> Problem requirements
Give again only the lines beginning with the one that contains "const composition = new" and ending with the one that contains "if empty is"; include both of those lines.

> Recorded information
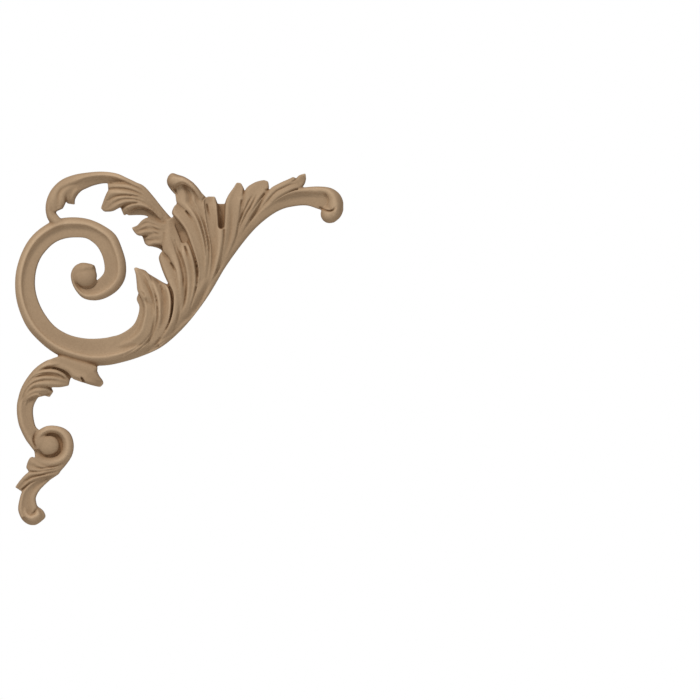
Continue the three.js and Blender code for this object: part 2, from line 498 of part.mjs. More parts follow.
// A closed solid between two grids of the same size, wound so that its faces point outwards
function solidBetween(front, back) {
  const rows = front.length;
  const columns = front[0].length;
  const positions = [...front.flat(), ...back.flat()].flat();
  const index = [];
  const quad = (a, b, c, d) => index.push(a, b, c, a, c, d);
  const on = (row, column) => row * columns + column;
  const under = (row, column) => rows * columns + on(row, column);
  for (let r = 0; r + 1 < rows; r += 1) {
    for (let c = 0; c + 1 < columns; c += 1) {
      quad(on(r, c), on(r + 1, c), on(r + 1, c + 1), on(r, c + 1));
      quad(under(r, c), under(r, c + 1), under(r + 1, c + 1), under(r + 1, c));
    }
    quad(on(r, 0), under(r, 0), under(r + 1, 0), on(r + 1, 0));
    quad(on(r + 1, columns - 1), under(r + 1, columns - 1), under(r, columns - 1), on(r, columns - 1));
  }
  for (let c = 0; c + 1 < columns; c += 1) {
    quad(on(0, c + 1), under(0, c + 1), under(0, c), on(0, c));
    quad(on(rows - 1, c), under(rows - 1, c), under(rows - 1, c + 1), on(rows - 1, c + 1));
  }
  return toSolid(new Float32Array(positions), new Uint32Array(outward(positions, index)));
}

function outward(positions, index) {
  let volume = 0;
  const corner = (i) => new THREE.Vector3(...positions.slice(3 * i, 3 * i + 3));
  for (let i = 0; i < index.length; i += 3) {
    volume += corner(index[i]).dot(corner(index[i + 1]).cross(corner(index[i + 2])));
  }
  return volume > 0 ? index : index.reverse();
}

function toSolid(vertProperties, triVerts) {
  return new wasm.Manifold(new wasm.Mesh({ numProp: 3, vertProperties, triVerts }));
}

function geometryToSolid(geometry) {
  geometry.deleteAttribute('normal');
  geometry.deleteAttribute('uv');
  const merged = mergeVertices(geometry, 1e-4);
  return toSolid(merged.attributes.position.array, new Uint32Array(merged.index.array));
}

// Two paired edge points, each moved out by EDGE_OUT
function widened(a, b) {
  const width = Math.hypot(b[0] - a[0], b[1] - a[1]);
  const out = [0, 1].map((axis) => EDGE_OUT * (b[axis] - a[axis]) / width);
  return [[a[0] - out[0], a[1] - out[1]], [b[0] + out[0], b[1] + out[1]]];
}

// A leaf's flutes are shallow, and run out towards its root
function fluteLevel(level, flutes, share) {
  const rooted = Math.min(share / FLUTE_ROOT, 1);
  return 1 - flutes * rooted * rooted * (3 - 2 * rooted) * (1 - level);
}

// A section that turns into another between two shares of its loft: both list the same shares across
function sectionAt(section, endSection, [from, to], share) {
  const t = Math.min(Math.max((share - from) / (to - from), 0), 1);
  const turned = t * t * (3 - 2 * t);
  return section.map(([across, level], k) => [across, (1 - turned) * level + turned * endSection[k][1]]);
}

// One leaf or band: a carved front over a copy of its outline behind the back plane
function loft({
  left, right, section, endSection = section, turn = [0, 1], rise, flutes,
  crest = RELIEF / DRAWN_RELIEF, fine = 1,
}) {
  const steps = Math.ceil(fine * STEPS_PER_STATION * (left.length - 1));
  const front = [];
  const back = [];
  for (let step = 0; step <= steps; step += 1) {
    const share = step / steps;
    const [a, b] = widened(pointAlong(left, share), pointAlong(right, share));
    const top = crest * along(rise, share);
    front.push(sectionAt(section, endSection, turn, share).map(([across, level]) => [
      a[0] + across * (b[0] - a[0]),
      -(EDGE + (flutes ? fluteLevel(level, flutes, share) : level) * (top - EDGE)),
      a[1] + across * (b[1] - a[1]),
    ]));
    back.push(front[step].map(([x, , z]) => [x, OVERCUT, z]));
  }
  return solidBetween(front, back);
}

// A button is turned: a low crown with a rounded shoulder, run past the back plane
function button({ at, radius, rise }) {
  const profile = [[0, -OVERCUT], [1, -OVERCUT]];
  profile.push(...SHOULDER.map(([share, level]) => [share, rise * level]), [0, rise]);
  const points = profile.map(([share, y]) => new THREE.Vector2(radius * share, y));
  const turned = new THREE.LatheGeometry(points, BUTTON_SIDES);
  turned.rotateX(Math.PI);
  turned.translate(SCALE * at[0], 0, SCALE * at[1]);
  return geometryToSolid(turned);
}

// A slit cutter: wide at the front, half as wide at its floor
function slit({ line, width, floor }) {
  const steps = 2 * (line.length - 1) + 2;
  const mouth = [];
  const bottom = [];
  for (let step = 0; step <= steps; step += 1) {
    const share = step / steps;
    const here = pointAlong(line, share);
    const before = pointAlong(line, Math.max(share - SLIT_STEP, 0));
    const after = pointAlong(line, Math.min(share + SLIT_STEP, 1));
    const run = Math.hypot(after[0] - before[0], after[1] - before[1]);
    const across = [(before[1] - after[1]) / run, (after[0] - before[0]) / run];
    const wide = along(width, share);
    const row = (reach, y) => [-1, 1].map((side) => [
      here[0] + side * reach * across[0], y, here[1] + side * reach * across[1],
    ]);
    mouth.push(row(SLIT_MOUTH * wide, -RELIEF - OVERCUT));
    bottom.push(row(SLIT_FOOT * wide, -floor));
  }
  return solidBetween(mouth, bottom);
}

function flatBack() {
  const block = new THREE.BoxGeometry(2 * HEIGHT, 2 * OVERCUT + RELIEF, 2 * HEIGHT);
  block.translate(0, OVERCUT + RELIEF / 2, 0);
  return geometryToSolid(block);
}

function spandrelSolid() {
  let solid = LOFTS.map(loft).reduce((whole, piece) => whole.add(piece));
  for (const piece of BUTTONS) {
    solid = solid.add(button(piece));
  }
  for (const piece of SLITS) {
    solid = solid.subtract(slit(piece));
  }
  return solid.subtract(flatBack());
}

function toMesh(solid, name, material) {
  const { vertProperties, triVerts } = solid.getMesh();
  const geometry = new THREE.BufferGeometry();
  geometry.setAttribute('position', new THREE.BufferAttribute(vertProperties, 3));
  geometry.setIndex(new THREE.BufferAttribute(triVerts, 1));
  geometry.computeVertexNormals();
  const mesh = new THREE.Mesh(geometry, material);
  mesh.name = name;
  return mesh;
}

const composition = new THREE.MeshStandardMaterial({ color: 0x9e8468, roughness: 0.8, metalness: 0 });

const group = new THREE.Group();
group.add(toMesh(spandrelSolid(), 'spandrel', composition));

export default group;
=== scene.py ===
"""Looks of the scroll spandrel: one moulded composition ornament with a flat back.

Every leaf, band and curl is a strip drawn between two edges. The strips are pressed into one body, the slits
and grooves are cut with gouges, and the back is planed flat. Drawn sizes are in millimetres: x to the right,
z up, height off the back.
"""
import math

import bpy
import numpy as np
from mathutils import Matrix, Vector


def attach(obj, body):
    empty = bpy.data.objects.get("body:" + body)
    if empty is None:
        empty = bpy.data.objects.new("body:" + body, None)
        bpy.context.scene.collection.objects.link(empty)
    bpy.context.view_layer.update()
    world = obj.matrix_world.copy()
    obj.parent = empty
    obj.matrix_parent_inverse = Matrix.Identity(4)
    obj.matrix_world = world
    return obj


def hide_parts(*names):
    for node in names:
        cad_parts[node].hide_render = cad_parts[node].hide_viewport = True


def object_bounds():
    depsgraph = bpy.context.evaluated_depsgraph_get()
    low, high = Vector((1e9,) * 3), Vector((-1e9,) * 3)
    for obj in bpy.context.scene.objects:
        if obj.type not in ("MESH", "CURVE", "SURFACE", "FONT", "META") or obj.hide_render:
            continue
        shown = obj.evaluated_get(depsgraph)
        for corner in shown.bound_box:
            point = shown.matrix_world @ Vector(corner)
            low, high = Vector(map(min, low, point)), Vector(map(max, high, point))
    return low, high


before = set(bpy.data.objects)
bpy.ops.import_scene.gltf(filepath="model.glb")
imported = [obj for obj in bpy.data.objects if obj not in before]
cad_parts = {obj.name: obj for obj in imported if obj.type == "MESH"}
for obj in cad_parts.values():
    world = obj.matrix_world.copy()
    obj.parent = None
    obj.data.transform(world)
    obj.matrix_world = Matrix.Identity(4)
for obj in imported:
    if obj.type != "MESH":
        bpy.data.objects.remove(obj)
cad_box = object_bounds()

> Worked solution
const composition = new THREE.MeshStandardMaterial({ color: 0x9e8468, roughness: 0.8, metalness: 0 });

const group = new THREE.Group();
group.add(toMesh(spandrelSolid(), 'spandrel', composition));

export default group;
=== scene.py ===
"""Looks of the scroll spandrel: one moulded composition ornament with a flat back.

Every leaf, band and curl is a strip drawn between two edges. The strips are pressed into one body, the slits
and grooves are cut with gouges, and the back is planed flat. Drawn sizes are in millimetres: x to the right,
z up, height off the back.
"""
import math

import bpy
import numpy as np
from mathutils import Matrix, Vector


def attach(obj, body):
    empty = bpy.data.objects.get("body:" + body)
    if empty is None:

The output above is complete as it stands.